My challenge in teaching this canonical American text is not its liberal use of racial epithets. But if I am to teach this text then I feel compelled to guide students, in so far as it’s possible, in inhabiting the text’s consciousness. If, instead, we want to simply critique the novel as an object, say, by ending at a reading of the text that leaves us with some equivocating take on Huck’s movement toward a rejection of slavery (never fully achieved) and chalk up our discomfort at Twain’s minstrel-inspired portrayal of Jim to historical accuracy (relative to a white audience’s racism), then I don’t want any part of that kind of teaching. I don’t want to engage in work that leaves me or my students in some removed critical distance from which our subjectivities are never implicated. I’ve no interest in that kind of teaching because I think it’s cursory, and to model/advocate a cursory engagement with texts is to insult that nature in our students and in ourselves ready to wake up. Wake up to what? Wake up to our meanness, our own racism/sexism/homophobia/etc., our own petty and dark and hurt and venal selves that will readily take advantage of any kind of privilege afforded us in order to get over, in order to survive one moment to the next. And, of course, in the case of this particular novel, wake up to that attention to beauty and appreciation of camaraderie and brotherhood Huck experiences in that singular and painfully circumscribed space of the raft.

I feel compelled to stop here a moment and make clear I am not arguing with Joel or with any one of my colleagues in this department from whom I learn almost every day and for whom I have the greatest respect and for whose company in this shared project of teaching I am grateful. I am arguing with myself and with my own tendency to fall short of my pedagogical values. For this, ultimately, is what Joel is asking us to articulate. If I am going to know when an assignment or teaching strategy is done, is no longer available to tweaking, then I had better be clear as to what my values and goals are, what my classroom would look like “in a perfect world.”
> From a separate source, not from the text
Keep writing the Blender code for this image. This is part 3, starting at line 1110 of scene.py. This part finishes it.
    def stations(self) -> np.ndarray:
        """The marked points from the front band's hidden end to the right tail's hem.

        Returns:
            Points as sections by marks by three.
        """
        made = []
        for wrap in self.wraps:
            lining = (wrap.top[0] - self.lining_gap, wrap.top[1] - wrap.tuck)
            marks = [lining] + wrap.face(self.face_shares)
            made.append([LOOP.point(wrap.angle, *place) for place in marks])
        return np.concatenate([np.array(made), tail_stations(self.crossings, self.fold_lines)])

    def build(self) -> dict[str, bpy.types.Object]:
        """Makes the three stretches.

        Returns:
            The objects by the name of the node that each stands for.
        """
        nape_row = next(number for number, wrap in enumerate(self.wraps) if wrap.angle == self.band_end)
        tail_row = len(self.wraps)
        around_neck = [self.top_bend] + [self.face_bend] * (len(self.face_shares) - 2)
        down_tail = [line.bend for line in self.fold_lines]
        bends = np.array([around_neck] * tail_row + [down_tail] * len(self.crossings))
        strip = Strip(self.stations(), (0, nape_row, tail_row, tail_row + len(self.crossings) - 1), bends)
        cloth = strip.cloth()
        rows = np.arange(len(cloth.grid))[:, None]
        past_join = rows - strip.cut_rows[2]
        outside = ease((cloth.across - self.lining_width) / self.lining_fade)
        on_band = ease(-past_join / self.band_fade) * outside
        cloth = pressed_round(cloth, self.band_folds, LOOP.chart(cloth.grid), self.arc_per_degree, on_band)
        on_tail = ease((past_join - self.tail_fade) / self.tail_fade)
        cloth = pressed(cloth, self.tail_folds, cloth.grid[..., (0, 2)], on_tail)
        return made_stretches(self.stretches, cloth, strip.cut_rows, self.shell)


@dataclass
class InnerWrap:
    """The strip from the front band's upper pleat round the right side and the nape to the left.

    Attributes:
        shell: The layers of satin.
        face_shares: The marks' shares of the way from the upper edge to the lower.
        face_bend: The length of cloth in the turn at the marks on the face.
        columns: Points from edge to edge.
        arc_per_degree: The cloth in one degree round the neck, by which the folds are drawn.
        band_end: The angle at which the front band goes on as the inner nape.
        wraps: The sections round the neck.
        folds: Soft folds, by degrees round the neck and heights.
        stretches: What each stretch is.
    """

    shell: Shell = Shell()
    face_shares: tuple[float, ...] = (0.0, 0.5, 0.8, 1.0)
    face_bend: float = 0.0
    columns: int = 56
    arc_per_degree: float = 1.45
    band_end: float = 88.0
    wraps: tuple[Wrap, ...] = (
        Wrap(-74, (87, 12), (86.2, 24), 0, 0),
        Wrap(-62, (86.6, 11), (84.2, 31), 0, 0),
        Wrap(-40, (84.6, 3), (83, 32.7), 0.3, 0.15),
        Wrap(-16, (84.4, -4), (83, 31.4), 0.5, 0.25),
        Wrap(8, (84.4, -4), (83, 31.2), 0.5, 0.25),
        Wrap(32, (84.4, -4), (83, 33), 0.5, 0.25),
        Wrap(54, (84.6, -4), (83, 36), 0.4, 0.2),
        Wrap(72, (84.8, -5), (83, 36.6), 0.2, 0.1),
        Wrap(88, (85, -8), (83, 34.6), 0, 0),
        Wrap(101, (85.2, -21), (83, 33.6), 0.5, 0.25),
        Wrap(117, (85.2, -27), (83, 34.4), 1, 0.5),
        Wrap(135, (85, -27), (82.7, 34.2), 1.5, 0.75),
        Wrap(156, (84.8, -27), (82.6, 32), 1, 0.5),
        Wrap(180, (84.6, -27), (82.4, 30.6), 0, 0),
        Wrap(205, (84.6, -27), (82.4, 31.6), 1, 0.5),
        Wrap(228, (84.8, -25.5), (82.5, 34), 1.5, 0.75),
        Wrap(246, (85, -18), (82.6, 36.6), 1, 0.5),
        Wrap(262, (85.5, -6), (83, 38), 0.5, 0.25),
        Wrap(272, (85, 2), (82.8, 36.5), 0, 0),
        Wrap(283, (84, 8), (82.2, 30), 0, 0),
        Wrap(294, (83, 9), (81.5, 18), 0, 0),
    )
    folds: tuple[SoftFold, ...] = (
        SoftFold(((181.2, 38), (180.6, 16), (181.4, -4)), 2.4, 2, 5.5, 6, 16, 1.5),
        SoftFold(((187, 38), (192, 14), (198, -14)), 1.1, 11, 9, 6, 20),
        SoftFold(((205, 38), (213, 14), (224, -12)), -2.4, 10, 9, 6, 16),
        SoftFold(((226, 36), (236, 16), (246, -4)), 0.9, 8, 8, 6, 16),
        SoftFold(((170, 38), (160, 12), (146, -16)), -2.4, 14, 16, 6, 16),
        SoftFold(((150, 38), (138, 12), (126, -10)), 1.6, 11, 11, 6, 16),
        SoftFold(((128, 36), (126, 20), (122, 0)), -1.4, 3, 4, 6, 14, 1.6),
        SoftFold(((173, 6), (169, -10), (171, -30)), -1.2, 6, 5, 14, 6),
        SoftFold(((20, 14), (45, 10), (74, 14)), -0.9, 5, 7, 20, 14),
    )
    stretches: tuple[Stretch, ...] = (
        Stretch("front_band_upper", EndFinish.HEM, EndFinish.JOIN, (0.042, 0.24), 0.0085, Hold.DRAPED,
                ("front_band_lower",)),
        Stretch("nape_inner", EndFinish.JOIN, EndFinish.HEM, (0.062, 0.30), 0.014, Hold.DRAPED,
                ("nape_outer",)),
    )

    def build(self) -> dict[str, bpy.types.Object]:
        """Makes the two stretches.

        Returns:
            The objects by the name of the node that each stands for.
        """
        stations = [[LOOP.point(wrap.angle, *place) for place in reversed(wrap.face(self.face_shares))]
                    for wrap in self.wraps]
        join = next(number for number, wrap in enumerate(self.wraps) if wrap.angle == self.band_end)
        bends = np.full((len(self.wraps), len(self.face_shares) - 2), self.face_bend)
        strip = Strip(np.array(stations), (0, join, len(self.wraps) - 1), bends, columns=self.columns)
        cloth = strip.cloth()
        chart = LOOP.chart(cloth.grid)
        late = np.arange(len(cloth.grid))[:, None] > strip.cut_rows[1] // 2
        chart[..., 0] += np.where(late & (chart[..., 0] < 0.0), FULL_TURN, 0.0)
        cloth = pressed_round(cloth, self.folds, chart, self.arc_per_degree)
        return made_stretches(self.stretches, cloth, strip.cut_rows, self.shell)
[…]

And so, as I think about my future engagement with Huck Finn I think of writing assignments that will direct students to imagine themselves slave owners, for one, and to imagine the uncomfortable dynamics of the story set in various circumstances (what if Tom Sawyer came along and spent sixty or so pages playing games and delaying the eventual release of, say, a concentration camp prisoner, or an Abu Ghraib “detainee”; how would those circumstances change how we feel about the story?). I think of culling together contemporary images, video clips, passages of texts that render similar social dynamics, ones where we seem to feel it’s okay to advocate for the dignity of a group out of one side of our mouths while simultaneously getting a cheap laugh by putting out buffoonish representations of that group out of the other side of our mouths (Andy Mercurio brilliantly pointed out that such seems to be the case today with homosexuals and, I would add, women… and isn’t it interesting that some representation of femininity is at the heart of both?).
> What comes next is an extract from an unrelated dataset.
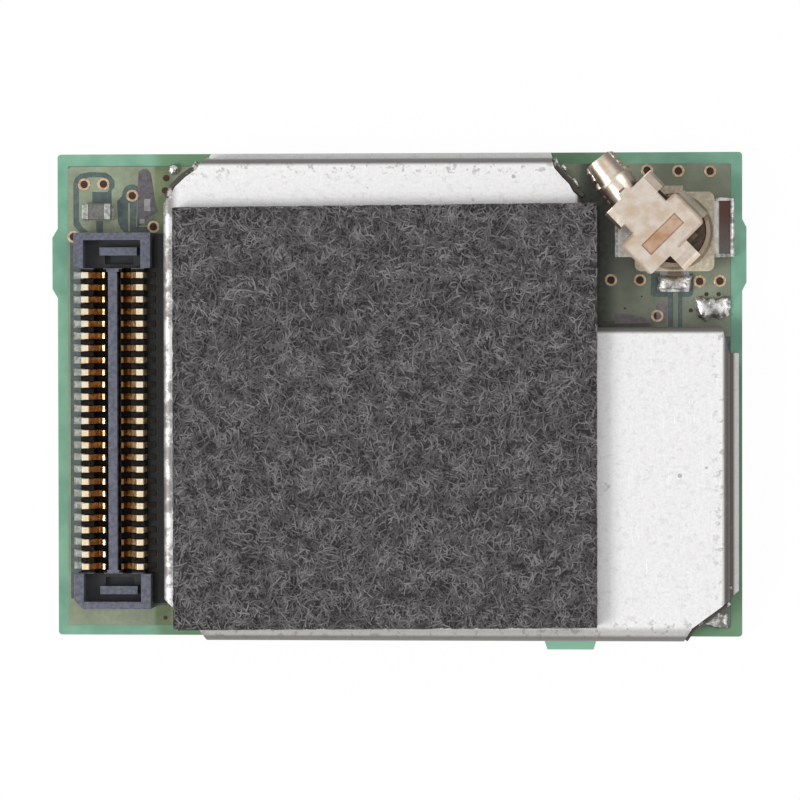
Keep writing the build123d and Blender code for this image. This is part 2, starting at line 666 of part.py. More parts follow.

Where I’m going with this is that I want to upend the hierarchy of reading and writing that places the pleasure of getting lost in a text or of imagining oneself in a story at the bottom and critical thought and critical writing at the top because, as I’ve been trying to say, perhaps laboriously, is that a deeper, more meaningful kind of critical thinking can happen when we begin first with or prioritize the imagination and the implication of self and of consciousness with at least some of our assignments. And so maybe I was wrong at the beginning of this post, maybe I don’t advocate amoral teaching at all. What I advocate, for myself at least, is that I weave creative writing and reflective journaling more consistently and more rigorously into my treatment of texts. Just as I ask my freshmen to create epic similes and to use chiasmus and to play with the effects of these figures before I ask them to analyze how and to what effect Homer uses them, I want to ask all my students to write from the perspectives of our characters, no matter how distasteful (Iago or Tom anyone?) these may be. I guess, to finally answer Joel's question, I’ll know when I will not change anything about an assignment or pedagogical approach when that work helps my students become more adept at shape shifting, if you will. Among the oddball menagerie of characters we present to our freshmen when covering Greek myth is Proteus, the guy who promises to provide some vital piece of information, usually how one gets home, if only the petitioner will hold on long enough to Proteus’ form even as that form shifts and changes from one impossible shape to another. That’s what I’m talking about… in a perfect world.

One last thing: we need to rethink our texts in the upper school. I humbly submit that when we provide a near monolithic block of white male authors telling the stories of white male protagonists, we leave all of our girls and all of our students of color to contort and shift shape and translate consciousness from their lived experience over to whatever the texts offer them. That’s fine. In fact, I would argue, such stretching beyond the familiar is a solid half of what education is all about. But it’s only half. The other part, the missing part for too many of our students, is that of stretching only a little way and finding in the text something that validates, something that helps them shift a little closer to whatever home is for each of them and then closer to whatever home might eventually become.